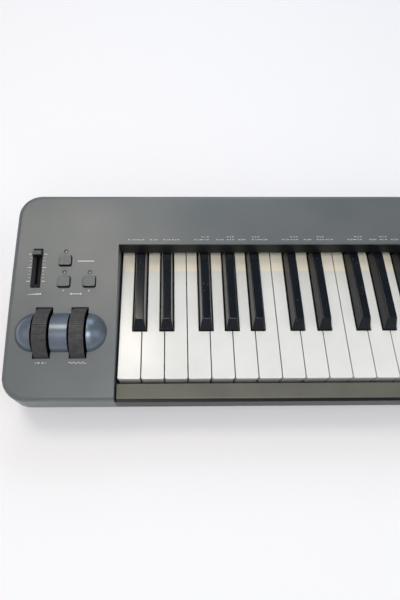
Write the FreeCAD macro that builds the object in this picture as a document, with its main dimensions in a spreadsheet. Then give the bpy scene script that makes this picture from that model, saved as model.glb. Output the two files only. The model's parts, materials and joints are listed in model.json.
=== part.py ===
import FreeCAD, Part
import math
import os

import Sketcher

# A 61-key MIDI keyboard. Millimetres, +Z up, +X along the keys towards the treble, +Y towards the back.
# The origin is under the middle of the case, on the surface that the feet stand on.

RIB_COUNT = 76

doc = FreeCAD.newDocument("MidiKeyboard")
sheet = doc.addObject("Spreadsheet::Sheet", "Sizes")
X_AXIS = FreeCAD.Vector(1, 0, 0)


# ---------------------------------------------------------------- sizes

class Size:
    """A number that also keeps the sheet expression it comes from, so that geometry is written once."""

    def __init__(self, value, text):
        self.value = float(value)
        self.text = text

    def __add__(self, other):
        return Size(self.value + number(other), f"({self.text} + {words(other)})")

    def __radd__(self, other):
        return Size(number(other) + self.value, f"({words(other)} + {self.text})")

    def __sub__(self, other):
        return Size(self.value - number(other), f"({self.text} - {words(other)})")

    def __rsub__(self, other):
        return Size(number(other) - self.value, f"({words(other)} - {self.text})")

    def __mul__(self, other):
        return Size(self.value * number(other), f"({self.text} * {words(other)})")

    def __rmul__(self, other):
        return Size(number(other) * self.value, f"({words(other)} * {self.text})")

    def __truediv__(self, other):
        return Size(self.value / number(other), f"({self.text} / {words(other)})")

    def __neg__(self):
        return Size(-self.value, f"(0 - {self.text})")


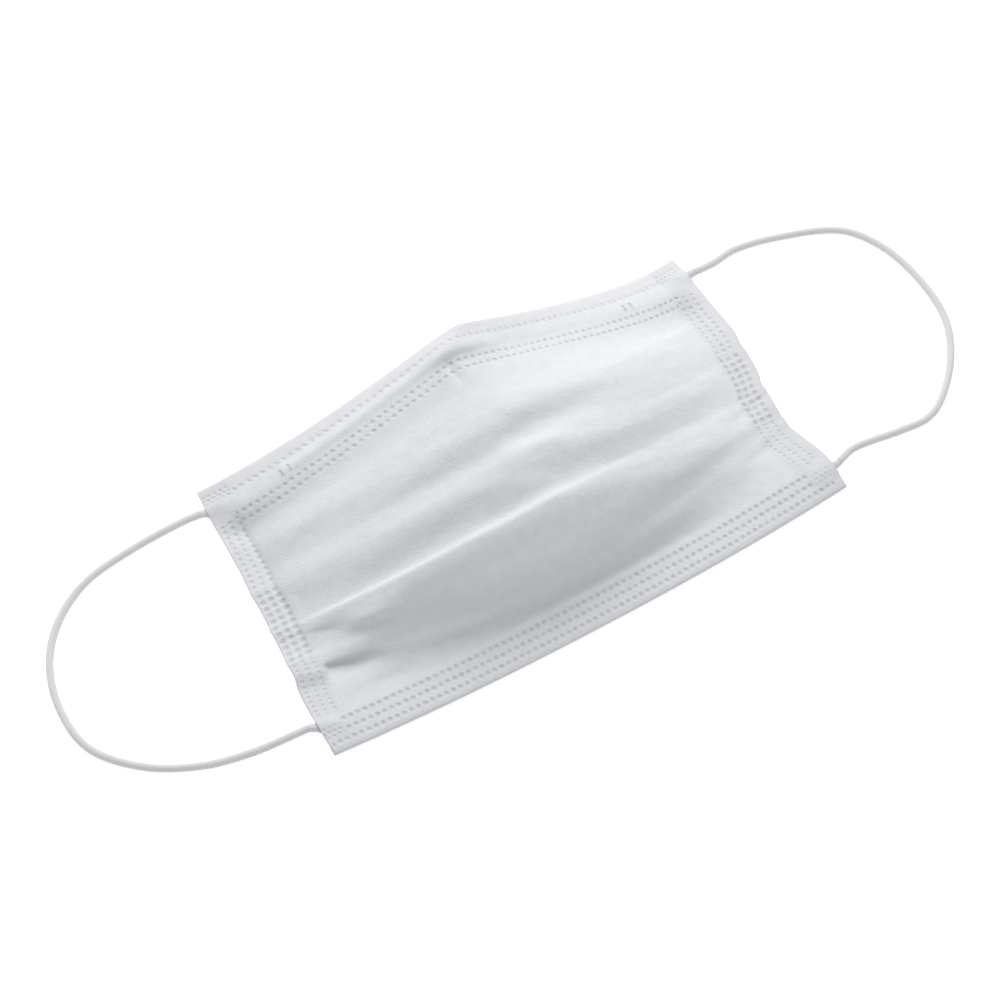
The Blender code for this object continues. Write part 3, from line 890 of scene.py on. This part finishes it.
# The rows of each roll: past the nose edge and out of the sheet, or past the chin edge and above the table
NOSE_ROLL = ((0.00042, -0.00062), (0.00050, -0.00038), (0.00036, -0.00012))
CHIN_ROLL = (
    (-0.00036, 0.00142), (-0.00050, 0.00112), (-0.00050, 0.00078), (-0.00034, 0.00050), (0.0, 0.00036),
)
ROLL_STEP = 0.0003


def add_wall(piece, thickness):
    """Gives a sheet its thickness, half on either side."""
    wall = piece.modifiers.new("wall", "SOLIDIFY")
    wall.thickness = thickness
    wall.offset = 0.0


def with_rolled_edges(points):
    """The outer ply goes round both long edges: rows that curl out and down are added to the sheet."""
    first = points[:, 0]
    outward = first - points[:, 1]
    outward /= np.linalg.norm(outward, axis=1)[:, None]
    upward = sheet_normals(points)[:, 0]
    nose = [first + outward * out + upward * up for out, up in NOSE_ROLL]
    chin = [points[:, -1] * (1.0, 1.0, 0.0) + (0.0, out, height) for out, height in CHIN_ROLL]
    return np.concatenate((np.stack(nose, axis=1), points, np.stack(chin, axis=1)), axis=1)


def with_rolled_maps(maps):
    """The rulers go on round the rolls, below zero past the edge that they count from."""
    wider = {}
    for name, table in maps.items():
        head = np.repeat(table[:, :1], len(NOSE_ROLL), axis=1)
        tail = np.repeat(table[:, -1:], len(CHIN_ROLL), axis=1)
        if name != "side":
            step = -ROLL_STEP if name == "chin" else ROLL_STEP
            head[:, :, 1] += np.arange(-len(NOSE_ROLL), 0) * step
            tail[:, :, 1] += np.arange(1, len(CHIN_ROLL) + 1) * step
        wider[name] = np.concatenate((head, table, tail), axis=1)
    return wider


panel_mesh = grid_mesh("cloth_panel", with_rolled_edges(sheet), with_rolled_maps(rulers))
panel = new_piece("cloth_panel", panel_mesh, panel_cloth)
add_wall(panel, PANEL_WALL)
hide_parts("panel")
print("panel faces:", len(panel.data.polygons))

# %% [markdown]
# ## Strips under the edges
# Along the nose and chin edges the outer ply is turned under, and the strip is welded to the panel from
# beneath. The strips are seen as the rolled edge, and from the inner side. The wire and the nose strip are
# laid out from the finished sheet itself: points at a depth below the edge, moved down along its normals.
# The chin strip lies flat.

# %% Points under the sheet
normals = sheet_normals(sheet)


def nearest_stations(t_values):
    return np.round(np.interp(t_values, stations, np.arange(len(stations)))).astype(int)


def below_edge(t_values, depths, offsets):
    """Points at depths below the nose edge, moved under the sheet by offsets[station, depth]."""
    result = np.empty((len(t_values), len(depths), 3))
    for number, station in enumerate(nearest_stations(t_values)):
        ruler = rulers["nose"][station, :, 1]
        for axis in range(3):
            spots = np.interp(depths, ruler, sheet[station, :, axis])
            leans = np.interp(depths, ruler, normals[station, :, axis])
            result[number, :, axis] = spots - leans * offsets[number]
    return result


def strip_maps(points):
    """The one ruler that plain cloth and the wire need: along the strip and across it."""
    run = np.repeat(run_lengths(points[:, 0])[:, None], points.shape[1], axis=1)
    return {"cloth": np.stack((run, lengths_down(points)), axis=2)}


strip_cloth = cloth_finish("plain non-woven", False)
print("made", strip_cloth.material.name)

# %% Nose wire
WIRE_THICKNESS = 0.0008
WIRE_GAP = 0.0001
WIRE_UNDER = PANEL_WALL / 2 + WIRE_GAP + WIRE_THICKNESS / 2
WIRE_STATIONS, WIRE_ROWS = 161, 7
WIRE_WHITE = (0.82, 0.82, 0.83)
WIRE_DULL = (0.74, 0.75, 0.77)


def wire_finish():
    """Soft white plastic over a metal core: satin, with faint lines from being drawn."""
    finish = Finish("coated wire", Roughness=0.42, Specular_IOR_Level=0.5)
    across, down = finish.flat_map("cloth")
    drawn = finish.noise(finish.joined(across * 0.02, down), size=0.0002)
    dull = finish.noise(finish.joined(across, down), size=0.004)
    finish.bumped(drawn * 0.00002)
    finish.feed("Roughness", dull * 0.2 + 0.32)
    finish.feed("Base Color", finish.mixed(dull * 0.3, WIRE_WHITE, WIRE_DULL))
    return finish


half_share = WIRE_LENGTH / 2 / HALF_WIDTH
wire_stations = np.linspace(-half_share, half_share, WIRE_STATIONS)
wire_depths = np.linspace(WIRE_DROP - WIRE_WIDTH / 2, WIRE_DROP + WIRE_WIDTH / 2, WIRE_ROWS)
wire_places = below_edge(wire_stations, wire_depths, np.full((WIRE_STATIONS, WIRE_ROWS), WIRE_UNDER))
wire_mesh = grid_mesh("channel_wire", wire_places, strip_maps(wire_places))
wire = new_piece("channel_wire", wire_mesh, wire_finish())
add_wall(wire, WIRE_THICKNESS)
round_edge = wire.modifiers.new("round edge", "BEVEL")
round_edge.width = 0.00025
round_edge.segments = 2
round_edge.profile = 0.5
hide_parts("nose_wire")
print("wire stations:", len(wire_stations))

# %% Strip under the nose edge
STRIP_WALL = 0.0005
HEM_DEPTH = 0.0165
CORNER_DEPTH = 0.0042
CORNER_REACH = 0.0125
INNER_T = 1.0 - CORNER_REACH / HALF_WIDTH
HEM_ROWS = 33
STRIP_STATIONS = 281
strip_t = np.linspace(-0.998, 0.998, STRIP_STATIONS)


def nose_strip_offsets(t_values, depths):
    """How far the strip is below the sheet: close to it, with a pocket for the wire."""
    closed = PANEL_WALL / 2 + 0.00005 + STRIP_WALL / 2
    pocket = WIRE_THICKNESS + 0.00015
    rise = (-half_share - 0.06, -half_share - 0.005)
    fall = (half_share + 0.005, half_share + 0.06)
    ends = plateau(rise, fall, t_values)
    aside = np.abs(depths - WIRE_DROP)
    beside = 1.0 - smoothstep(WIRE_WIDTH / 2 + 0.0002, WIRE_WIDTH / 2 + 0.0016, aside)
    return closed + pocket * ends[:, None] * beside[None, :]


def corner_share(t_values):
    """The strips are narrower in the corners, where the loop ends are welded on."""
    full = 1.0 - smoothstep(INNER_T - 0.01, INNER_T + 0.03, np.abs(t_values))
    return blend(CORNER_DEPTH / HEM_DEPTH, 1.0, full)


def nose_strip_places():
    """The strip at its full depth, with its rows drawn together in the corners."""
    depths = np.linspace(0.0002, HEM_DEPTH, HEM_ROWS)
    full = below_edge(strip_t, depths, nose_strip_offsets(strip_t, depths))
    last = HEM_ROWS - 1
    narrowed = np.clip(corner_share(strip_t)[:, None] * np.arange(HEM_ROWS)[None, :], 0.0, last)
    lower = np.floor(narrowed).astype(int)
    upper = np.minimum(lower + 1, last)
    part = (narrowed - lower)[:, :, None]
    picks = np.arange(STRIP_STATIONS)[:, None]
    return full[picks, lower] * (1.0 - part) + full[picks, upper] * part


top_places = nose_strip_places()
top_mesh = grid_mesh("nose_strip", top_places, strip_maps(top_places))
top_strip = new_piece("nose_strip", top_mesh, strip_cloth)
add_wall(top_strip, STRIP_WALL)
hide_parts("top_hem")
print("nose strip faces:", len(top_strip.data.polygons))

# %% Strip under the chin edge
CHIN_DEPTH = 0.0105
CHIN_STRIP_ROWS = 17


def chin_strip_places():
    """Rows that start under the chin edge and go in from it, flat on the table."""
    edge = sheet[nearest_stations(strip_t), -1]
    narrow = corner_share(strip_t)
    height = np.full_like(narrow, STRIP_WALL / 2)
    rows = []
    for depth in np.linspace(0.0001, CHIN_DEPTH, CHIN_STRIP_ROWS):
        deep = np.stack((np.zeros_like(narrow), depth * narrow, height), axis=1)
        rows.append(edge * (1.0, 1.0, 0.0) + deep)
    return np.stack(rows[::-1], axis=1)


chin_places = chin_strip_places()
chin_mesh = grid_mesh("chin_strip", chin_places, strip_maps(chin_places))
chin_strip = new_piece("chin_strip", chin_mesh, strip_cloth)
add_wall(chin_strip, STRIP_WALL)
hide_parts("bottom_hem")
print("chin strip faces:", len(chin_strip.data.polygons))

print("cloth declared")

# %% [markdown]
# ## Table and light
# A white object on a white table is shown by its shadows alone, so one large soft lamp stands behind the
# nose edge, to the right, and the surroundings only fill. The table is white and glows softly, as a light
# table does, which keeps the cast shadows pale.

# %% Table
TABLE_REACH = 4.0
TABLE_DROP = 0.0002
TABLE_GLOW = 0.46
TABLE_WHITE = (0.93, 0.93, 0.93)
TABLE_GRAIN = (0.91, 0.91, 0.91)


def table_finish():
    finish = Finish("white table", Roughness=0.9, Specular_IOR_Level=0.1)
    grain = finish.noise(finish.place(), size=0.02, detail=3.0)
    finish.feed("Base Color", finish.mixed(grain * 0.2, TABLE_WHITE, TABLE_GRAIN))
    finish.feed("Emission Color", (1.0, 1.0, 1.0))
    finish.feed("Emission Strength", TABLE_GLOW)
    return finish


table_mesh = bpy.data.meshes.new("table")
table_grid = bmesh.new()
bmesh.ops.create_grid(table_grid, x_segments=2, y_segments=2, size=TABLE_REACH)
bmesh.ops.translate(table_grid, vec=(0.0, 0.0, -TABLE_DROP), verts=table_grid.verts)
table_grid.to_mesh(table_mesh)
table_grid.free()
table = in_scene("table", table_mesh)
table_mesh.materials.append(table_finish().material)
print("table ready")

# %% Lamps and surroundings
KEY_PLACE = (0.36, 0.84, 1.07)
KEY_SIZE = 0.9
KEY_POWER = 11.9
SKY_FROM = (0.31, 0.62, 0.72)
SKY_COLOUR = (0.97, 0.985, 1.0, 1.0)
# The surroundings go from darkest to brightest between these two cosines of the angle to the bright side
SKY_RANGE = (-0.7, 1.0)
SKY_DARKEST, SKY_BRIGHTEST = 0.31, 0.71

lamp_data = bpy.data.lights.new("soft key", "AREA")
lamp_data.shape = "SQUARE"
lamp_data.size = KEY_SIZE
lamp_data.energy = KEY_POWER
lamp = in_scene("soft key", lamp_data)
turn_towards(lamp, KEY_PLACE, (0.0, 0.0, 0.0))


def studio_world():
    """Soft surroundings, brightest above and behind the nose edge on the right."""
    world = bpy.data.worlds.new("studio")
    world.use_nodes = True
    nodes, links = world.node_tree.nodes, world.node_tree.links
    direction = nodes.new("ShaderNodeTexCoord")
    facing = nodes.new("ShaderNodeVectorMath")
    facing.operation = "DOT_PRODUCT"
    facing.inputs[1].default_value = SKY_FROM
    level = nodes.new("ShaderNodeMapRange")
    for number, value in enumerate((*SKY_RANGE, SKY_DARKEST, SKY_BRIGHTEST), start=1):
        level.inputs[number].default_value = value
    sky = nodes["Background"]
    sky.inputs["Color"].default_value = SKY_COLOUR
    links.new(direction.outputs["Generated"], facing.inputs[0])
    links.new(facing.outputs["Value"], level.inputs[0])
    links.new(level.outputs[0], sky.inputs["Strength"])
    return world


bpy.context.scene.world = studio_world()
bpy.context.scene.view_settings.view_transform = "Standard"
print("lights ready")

▶ TASK BRIEF
Everything from the first line of the records above to the line containing "import Sketcher", inclusive, should be repeated exactly; leave out the rest.

▶ CORRECT RESULT
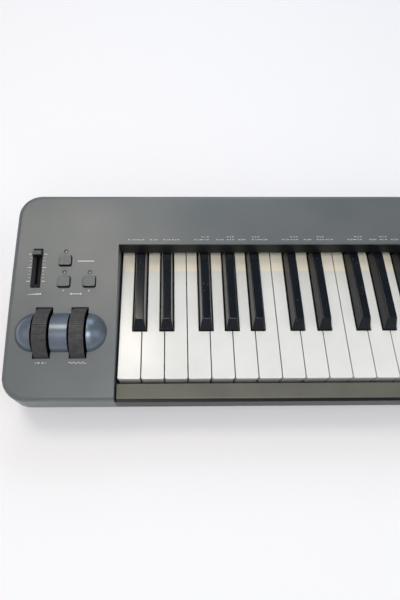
Write the FreeCAD macro that builds the object in this picture as a document, with its main dimensions in a spreadsheet. Then give the bpy scene script that makes this picture from that model, saved as model.glb. Output the two files only. The model's parts, materials and joints are listed in model.json.
=== part.py ===
import FreeCAD, Part
import math
import os

import Sketcher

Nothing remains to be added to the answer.